A Forth application you can see
Bill Codington specialises in lighting applications and software for artworks. A recent production is an animated display about the Rio Grande river. It was built using an ARM board and the MPE cross compiler. There are at least 34 separate tasks, 32 of which control lighting effects.
Reveal Imaging make baggage inspection systems. The CT120 Controller board is programmed in Forth, cross compiled for an ARM7 processor with the MPE Forth 7 cross compiler.
The Forth communicates with the airport baggage handling system, monitors I/O signals, reads Voltage, current, temperature, humidity, handles various safety systems, reads in barcodes, controls warning lights, controls two external conveyors (not shown in photo), and provides a means of testing the circuits.

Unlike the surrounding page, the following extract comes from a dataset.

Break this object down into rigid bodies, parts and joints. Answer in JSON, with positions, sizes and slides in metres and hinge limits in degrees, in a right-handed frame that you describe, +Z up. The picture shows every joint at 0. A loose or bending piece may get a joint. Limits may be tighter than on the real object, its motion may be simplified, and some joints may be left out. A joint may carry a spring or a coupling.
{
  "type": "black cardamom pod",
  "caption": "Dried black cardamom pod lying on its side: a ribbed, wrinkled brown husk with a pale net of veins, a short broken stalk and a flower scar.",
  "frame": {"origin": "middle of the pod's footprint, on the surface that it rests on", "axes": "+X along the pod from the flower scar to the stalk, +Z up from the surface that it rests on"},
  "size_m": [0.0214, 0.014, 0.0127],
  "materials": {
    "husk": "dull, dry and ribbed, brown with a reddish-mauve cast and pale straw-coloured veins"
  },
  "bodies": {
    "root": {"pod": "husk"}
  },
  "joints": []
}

The software uses 8 state machines, 4 serial ports, 36 I/O and 8 ADCs.
The embedded software for the Total Sulfur Analyzers in the Pilot Project shown in this link was developed on a 68332 platform using MPE’s 68xxx cross compiler by Alberto Pasquale at Thermo Fisher Scientific.

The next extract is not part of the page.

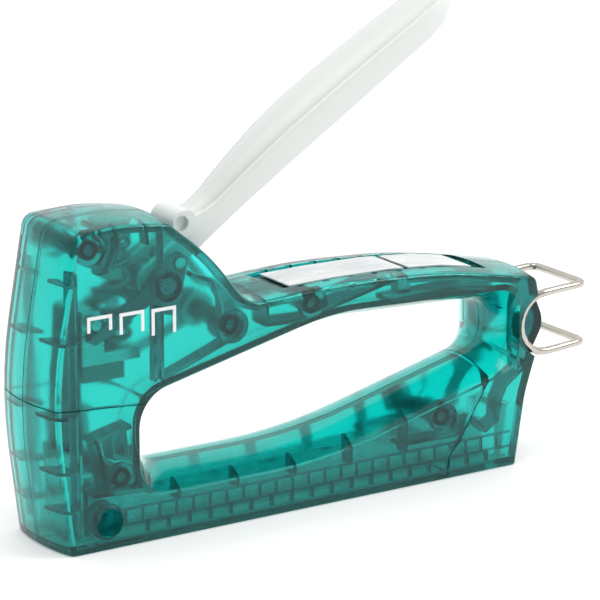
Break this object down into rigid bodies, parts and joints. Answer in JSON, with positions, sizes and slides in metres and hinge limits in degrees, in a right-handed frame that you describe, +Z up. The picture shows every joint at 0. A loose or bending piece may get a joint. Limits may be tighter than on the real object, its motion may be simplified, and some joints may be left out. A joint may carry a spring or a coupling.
{
  "type": "hand staple tacker",
  "caption": "Squeeze-lever hand tacker with a loop handle, translucent split housing, spring-driven hammer, staple magazine and swinging rear wire loop.",
  "frame": {"origin": "bottom centre of the whole tool's bounding box, on the plane of its flat base", "axes": "+X from the nose to the rear, +Z up, +Y to the side the screws go in from"},
  "size_m": [0.1678, 0.0274, 0.13],
  "materials": {
    "housing": "translucent teal moulded plastic, glossy",
    "lever": "satin light grey paint on a die-cast lever",
    "steel": "plain bright steel",
    "dark_steel": "hardened dark steel",
    "spring_steel": "oiled spring wire",
    "nickel_wire": "nickel-plated wire",
    "label": "blank white label under gloss film",
    "rubber": "grey elastomer",
    "natural_nylon": "natural nylon"
  },
  "bodies": {
    "housing": {"upper_shell_left": "housing", "upper_shell_right": "housing", "magazine_shell_left": "housing", "magazine_shell_right": "housing", "lever_pivot_pin": "steel", "power_spring": "spring_steel", "spring_guide": "natural_nylon", "hammer_bumper": "rubber", "magazine_rail": "steel", "nose_plate": "steel", "label_front": "label", "label_rear": "label", "housing_screw_head": "steel", "housing_screw_neck": "steel", "housing_screw_handle": "steel", "housing_screw_nose": "steel", "housing_screw_rear": "steel"},
    "lever": {"lever": "lever", "lift_fork": "dark_steel", "lever_rivet": "steel", "lever_return_spring": "spring_steel"},
    "hammer": {"hammer": "steel", "lift_pin": "steel", "driver_blade": "dark_steel"},
    "loader": {"magazine_rod": "steel", "magazine_catch": "housing", "pusher_spring": "spring_steel"},
    "pusher": {"staple_pusher": "steel"},
    "loop": {"wire_loop": "nickel_wire"}
  },
  "joints": [
    {"name": "lever_squeeze", "type": "hinge", "parent": "housing", "child": "lever", "pos_m": [-0.04872, 0, 0.0648], "axis": [0, 1, 0], "range_deg": [0, 38], "stiffness_Nm_per_rad": 0.12, "springref_deg": -57.3},
    {"name": "hammer_lift", "type": "slide", "parent": "housing", "child": "hammer", "axis": [0, 0, 1], "range_m": [0, 0.0134], "stiffness_N_per_m": 150, "springref_m": -0.02, "deforming": ["power_spring"]},
    {"name": "loader_pull", "type": "slide", "parent": "housing", "child": "loader", "axis": [1, 0, 0], "range_m": [0, 0.11]},
    {"name": "pusher_travel", "type": "slide", "parent": "loader", "child": "pusher", "axis": [1, 0, 0], "range_m": [0, 0.1], "stiffness_N_per_m": 10, "springref_m": -0.03, "deforming": ["pusher_spring"]},
    {"name": "loop_swing", "type": "hinge", "parent": "housing", "child": "loop", "pos_m": [0.06968, 0, 0.0374], "axis": [0, 1, 0], "range_deg": [-28, 28]}
  ],
  "couplings": [
    {"joint": "hammer_lift", "follows": "lever_squeeze", "m_per_rad": 0.0199}
  ]
}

It is now possible for vending machines to brew tea and coffee with fresh milk, and to produce a cup of tea acceptable to professional tea tasters. The first trick is to prevent milk seeping into pipes and then going off overnight after the machine has been switched off. The next trick is prevent sedimentation in the boiler/heater mechanisms – it ruins the taste of tea! The final trick is to control the flow of water/steam through the coffee grounds or tea leaves, as these need a “wetting period” during which they swell before releasing flavour to the liquid. All controlled by an MPE system. Buckets were much in evidence during development.
Inside a vending machine
A different project aims to protect vending machines from fraud by the route-men who stock the machines and empty the cash bags. Industry estimates are that each vending machine loses £2 per machine per week. There are 1.5 million machines in the UK alone, so that’s about GBP 150M per year. Safer Systems, a vending machine security specialist asked us to help out. The system involves intercepting the local vending machine bus, logging the cash data, and transferring it to an RFID tag on the Custodian cash bag. When the cash bag is read, the cash value can be compared by the reader with what was actually in the bag. Reports are created and transmitted to a remote web site (designed and implemented by our sister company Remote Management Systems). Management can retrieve reports and live data directly from the web site. All the embedded systems involve Forth on ARM CPUs, and the readers use the PowerNet TCP/IP stack to access the remote web site. Sites are scalable to over 25,000 machines.
Seismic data logging
Guralp Systems (see web site make low-noise broadband seismometers, digitizers and networking equipment for science and engineering. Their new CMG-5TD is a complete seismic station in a sensor case, combining the well-regarded CMG-5T accelerometer with a full-featured CMG-DM24 to form a low-noise strong motion instrument with output over RS232 serial links, modem or (optionally) direct to local area networks over Ethernet.